** Material **
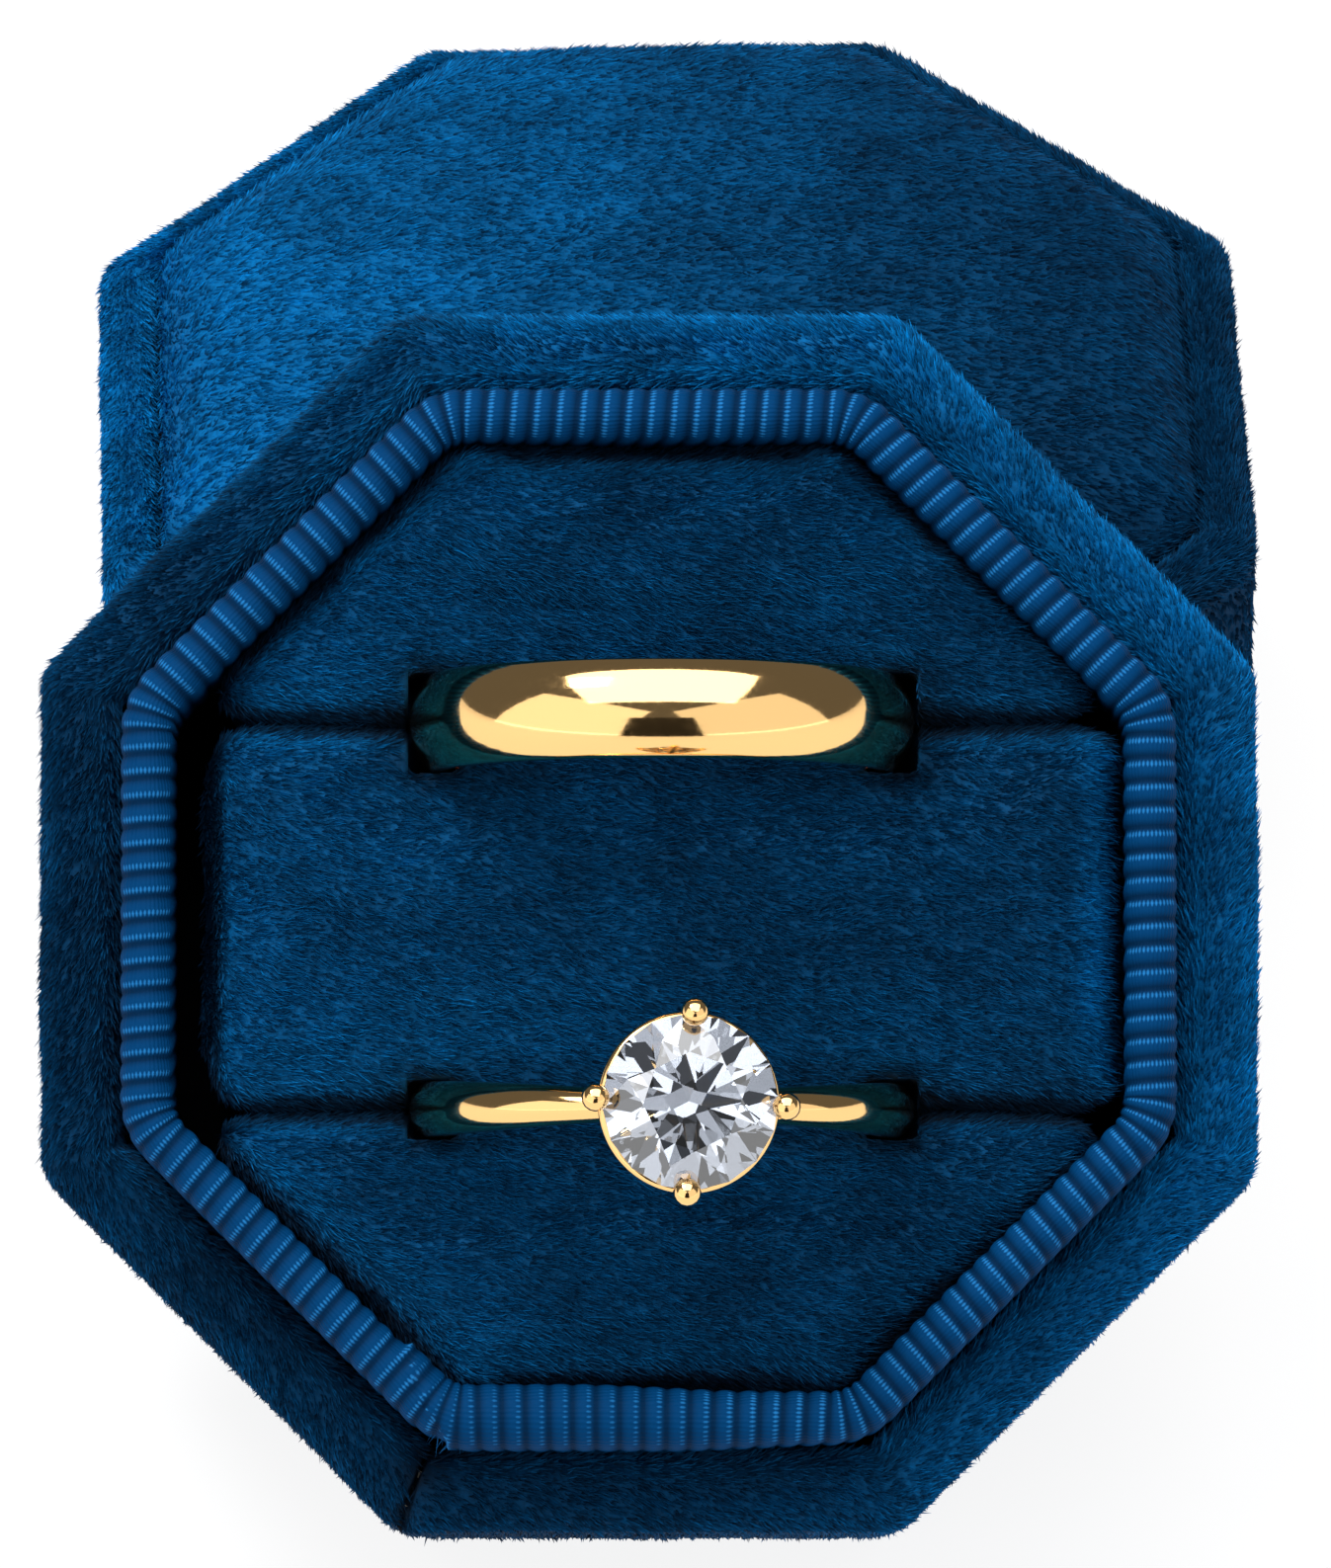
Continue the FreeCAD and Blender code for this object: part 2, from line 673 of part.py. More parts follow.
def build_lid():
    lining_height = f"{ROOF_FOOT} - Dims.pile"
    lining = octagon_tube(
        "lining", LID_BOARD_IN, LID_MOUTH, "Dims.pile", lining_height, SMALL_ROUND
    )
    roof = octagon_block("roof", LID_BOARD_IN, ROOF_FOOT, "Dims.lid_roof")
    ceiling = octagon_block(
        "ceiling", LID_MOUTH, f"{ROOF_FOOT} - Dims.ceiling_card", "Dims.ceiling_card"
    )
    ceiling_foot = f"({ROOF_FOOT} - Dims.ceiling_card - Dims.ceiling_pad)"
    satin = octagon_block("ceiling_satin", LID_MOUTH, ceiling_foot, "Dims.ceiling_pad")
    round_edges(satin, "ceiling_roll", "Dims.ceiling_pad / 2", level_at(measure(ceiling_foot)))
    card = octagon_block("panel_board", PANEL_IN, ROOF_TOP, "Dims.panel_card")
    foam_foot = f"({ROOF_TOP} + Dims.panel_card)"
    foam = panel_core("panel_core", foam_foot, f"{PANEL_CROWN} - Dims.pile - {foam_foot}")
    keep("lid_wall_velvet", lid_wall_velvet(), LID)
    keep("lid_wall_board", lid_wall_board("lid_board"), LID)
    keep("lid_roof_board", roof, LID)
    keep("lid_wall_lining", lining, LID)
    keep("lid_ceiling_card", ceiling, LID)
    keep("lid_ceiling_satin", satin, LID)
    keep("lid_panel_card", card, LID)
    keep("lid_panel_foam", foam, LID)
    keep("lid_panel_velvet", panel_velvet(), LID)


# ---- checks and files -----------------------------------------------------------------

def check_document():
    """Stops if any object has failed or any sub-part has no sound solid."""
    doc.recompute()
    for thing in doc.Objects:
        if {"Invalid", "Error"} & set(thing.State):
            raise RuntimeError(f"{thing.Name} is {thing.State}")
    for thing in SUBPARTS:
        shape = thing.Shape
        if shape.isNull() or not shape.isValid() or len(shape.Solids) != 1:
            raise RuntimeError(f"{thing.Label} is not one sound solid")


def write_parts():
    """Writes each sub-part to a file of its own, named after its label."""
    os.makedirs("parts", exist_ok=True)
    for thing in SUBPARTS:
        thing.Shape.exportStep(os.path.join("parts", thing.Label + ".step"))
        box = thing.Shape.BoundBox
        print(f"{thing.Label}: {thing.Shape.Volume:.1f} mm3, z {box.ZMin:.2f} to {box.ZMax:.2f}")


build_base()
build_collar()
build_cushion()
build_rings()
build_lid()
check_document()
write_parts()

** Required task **
All of the data shown above must be copied exactly.

** Output of the exercise **
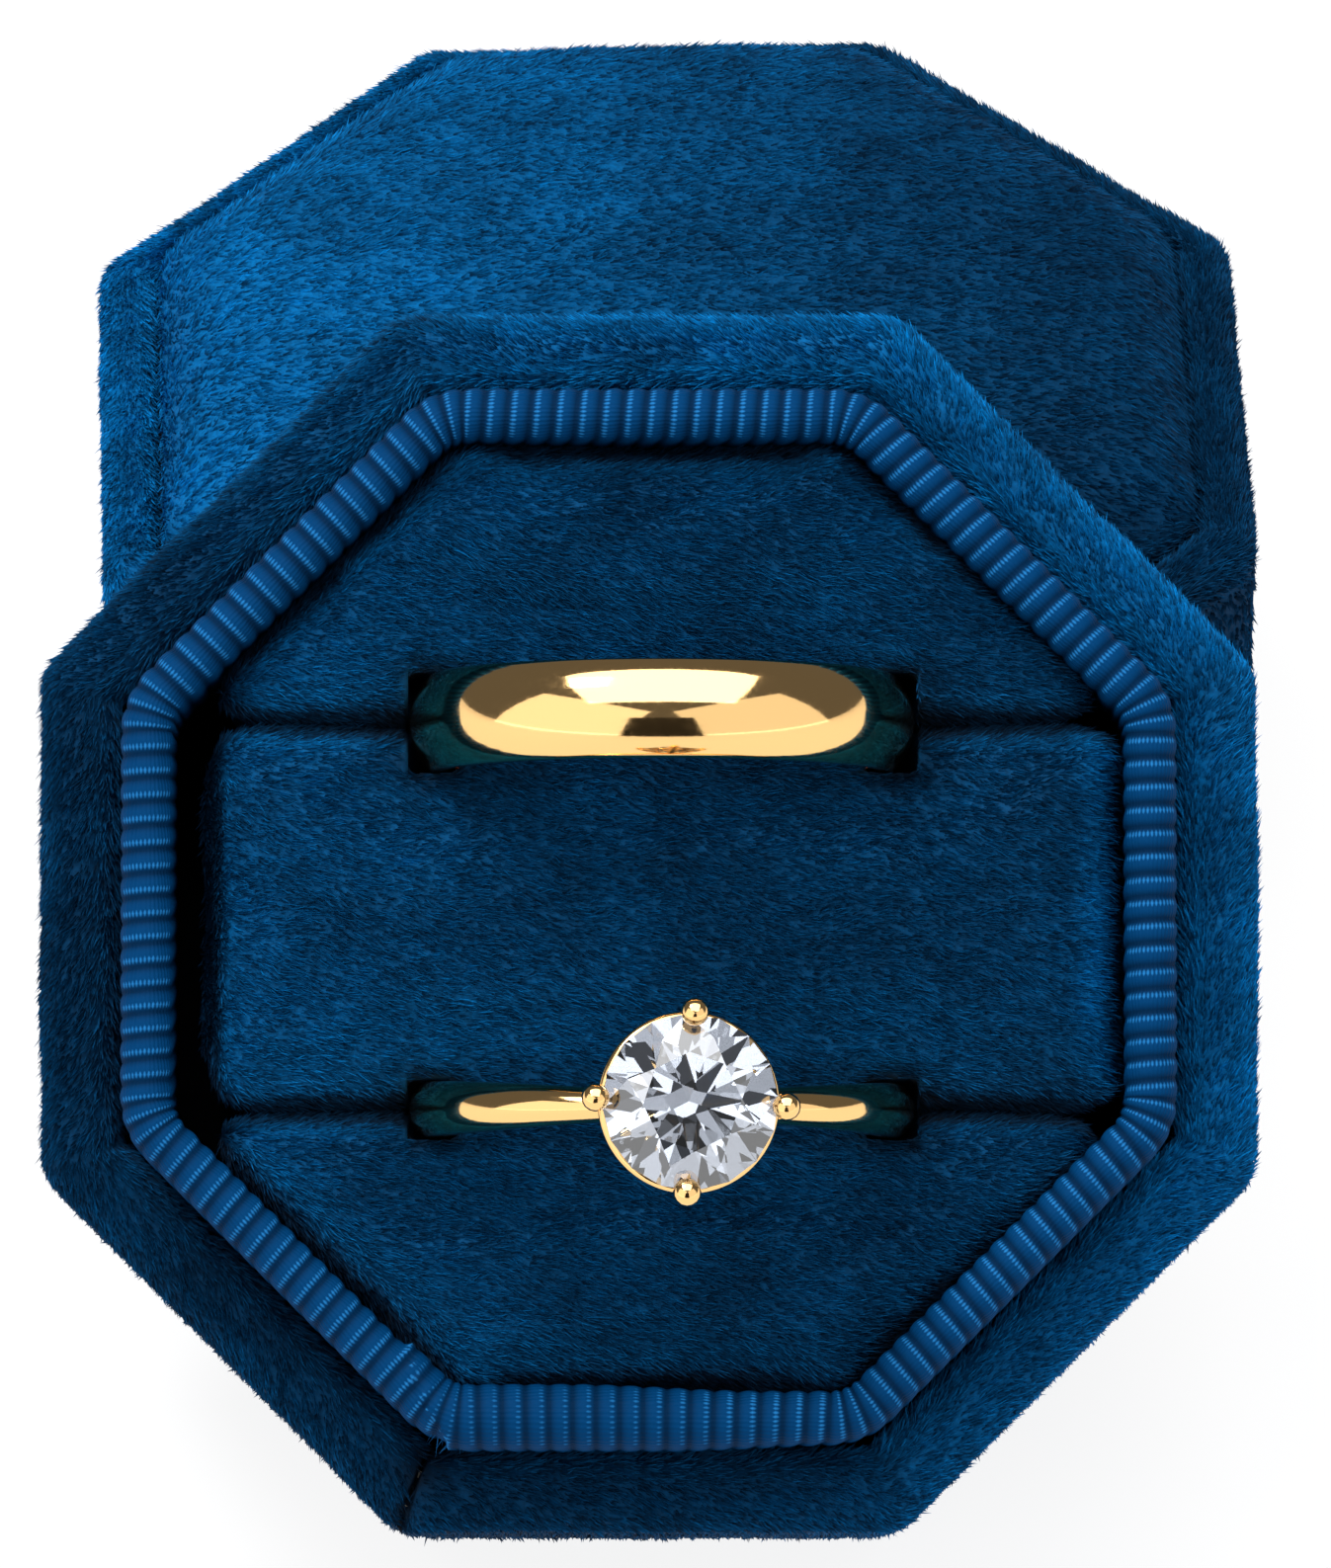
Continue the FreeCAD and Blender code for this object: part 2, from line 673 of part.py. More parts follow.
def build_lid():
    lining_height = f"{ROOF_FOOT} - Dims.pile"
    lining = octagon_tube(
        "lining", LID_BOARD_IN, LID_MOUTH, "Dims.pile", lining_height, SMALL_ROUND
    )
    roof = octagon_block("roof", LID_BOARD_IN, ROOF_FOOT, "Dims.lid_roof")
    ceiling = octagon_block(
        "ceiling", LID_MOUTH, f"{ROOF_FOOT} - Dims.ceiling_card", "Dims.ceiling_card"
    )
    ceiling_foot = f"({ROOF_FOOT} - Dims.ceiling_card - Dims.ceiling_pad)"
    satin = octagon_block("ceiling_satin", LID_MOUTH, ceiling_foot, "Dims.ceiling_pad")
    round_edges(satin, "ceiling_roll", "Dims.ceiling_pad / 2", level_at(measure(ceiling_foot)))
    card = octagon_block("panel_board", PANEL_IN, ROOF_TOP, "Dims.panel_card")
    foam_foot = f"({ROOF_TOP} + Dims.panel_card)"
    foam = panel_core("panel_core", foam_foot, f"{PANEL_CROWN} - Dims.pile - {foam_foot}")
    keep("lid_wall_velvet", lid_wall_velvet(), LID)
    keep("lid_wall_board", lid_wall_board("lid_board"), LID)
    keep("lid_roof_board", roof, LID)
    keep("lid_wall_lining", lining, LID)
    keep("lid_ceiling_card", ceiling, LID)
    keep("lid_ceiling_satin", satin, LID)
    keep("lid_panel_card", card, LID)
    keep("lid_panel_foam", foam, LID)
    keep("lid_panel_velvet", panel_velvet(), LID)


# ---- checks and files -----------------------------------------------------------------

def check_document():
    """Stops if any object has failed or any sub-part has no sound solid."""
    doc.recompute()
    for thing in doc.Objects:
        if {"Invalid", "Error"} & set(thing.State):
            raise RuntimeError(f"{thing.Name} is {thing.State}")
    for thing in SUBPARTS:
        shape = thing.Shape
        if shape.isNull() or not shape.isValid() or len(shape.Solids) != 1:
            raise RuntimeError(f"{thing.Label} is not one sound solid")


def write_parts():
    """Writes each sub-part to a file of its own, named after its label."""
    os.makedirs("parts", exist_ok=True)
    for thing in SUBPARTS:
        thing.Shape.exportStep(os.path.join("parts", thing.Label + ".step"))
        box = thing.Shape.BoundBox
        print(f"{thing.Label}: {thing.Shape.Volume:.1f} mm3, z {box.ZMin:.2f} to {box.ZMax:.2f}")


build_base()
build_collar()
build_cushion()
build_rings()
build_lid()
check_document()
write_parts()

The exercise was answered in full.